1. I wish that the people of Walmart would understand just one thing. It is not ok to stop for a fucking family reunion in the middle of the bread aisle. Or the breakfast aisle. Or by the God Damn milk. Walmart is not the place to catch up, so stop it. Do not park your cart across the whole aisle while you and no teeth Jim decide who should get the kid tonight and talk about Grandma's goiter. I don't even know what that is but I know she's got it because I spent a good 10 minutes listening to the conversation while I was trying to break their Israeli blockade. Listen guys, there are people behind you. You've seen them. We are the guys giving you the dirty looks that say "For Fucks Sake! All I want is some jelly could you please move your camo wearing ass so I can get it!" I don't know why the aisle blockers flock to Walmart like hillbilly's descend upon moonshine, but they do. So please, fucking move.
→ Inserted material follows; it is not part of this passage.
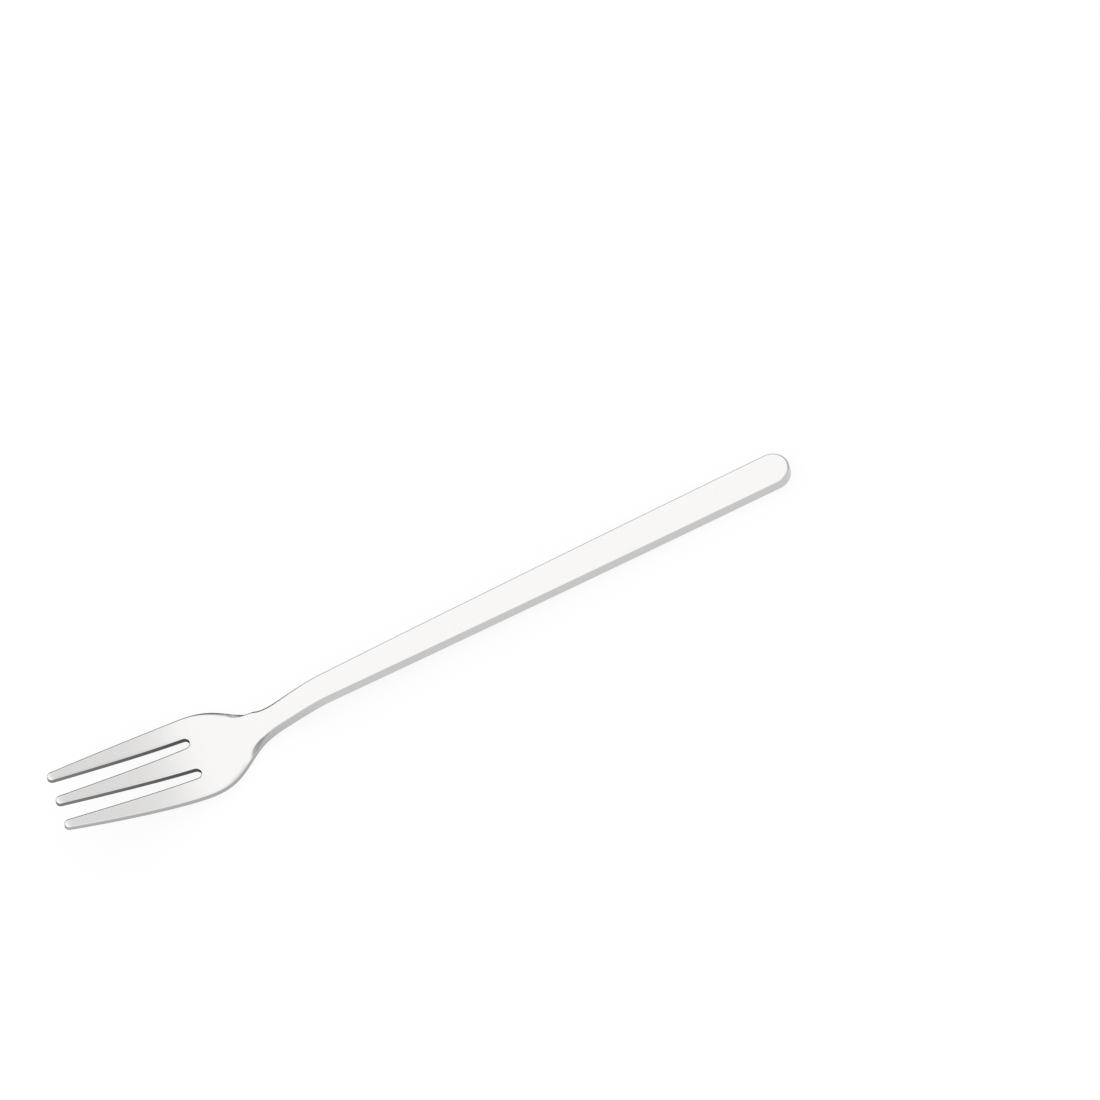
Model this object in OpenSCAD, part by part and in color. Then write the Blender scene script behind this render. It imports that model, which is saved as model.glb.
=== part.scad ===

2 I wish that someone would help that pug face girl that reports the news. I usually am not into looks and what not, because I'm way more highbrow than that. I drink wine and eat cheese. Ok, no I don't but I know people who do. But every time that girl comes on the TV I want to throw a dog biscuit at it. I know, it's horrible and I feel bad about it But I can't help it. Seriously man, she looks like a pug.
3. I wish someone, somewhere, could actually predict the weather. Let's be honest man, we're just guessing at the point.
4. I wish that Old McDonald had a farm, E-I-E-I-O. And on this farm he had my cat. E-I-E-I-O And on this farm with this cat, Old McDonald would feed it to his chickens because she's evil and won't stop shitting everywhere in the house every time her precious little feelings get hurt. Seriously, I hate you cat. Go away.
5. I wish that when my daughter is older she won't hate me or think me uncool because I have put up on wall, as decoration, a grave rubbing of Jessie James. I know, not very little girlie. But we had fun. Once she gets into pink and makeup, I'm screwed.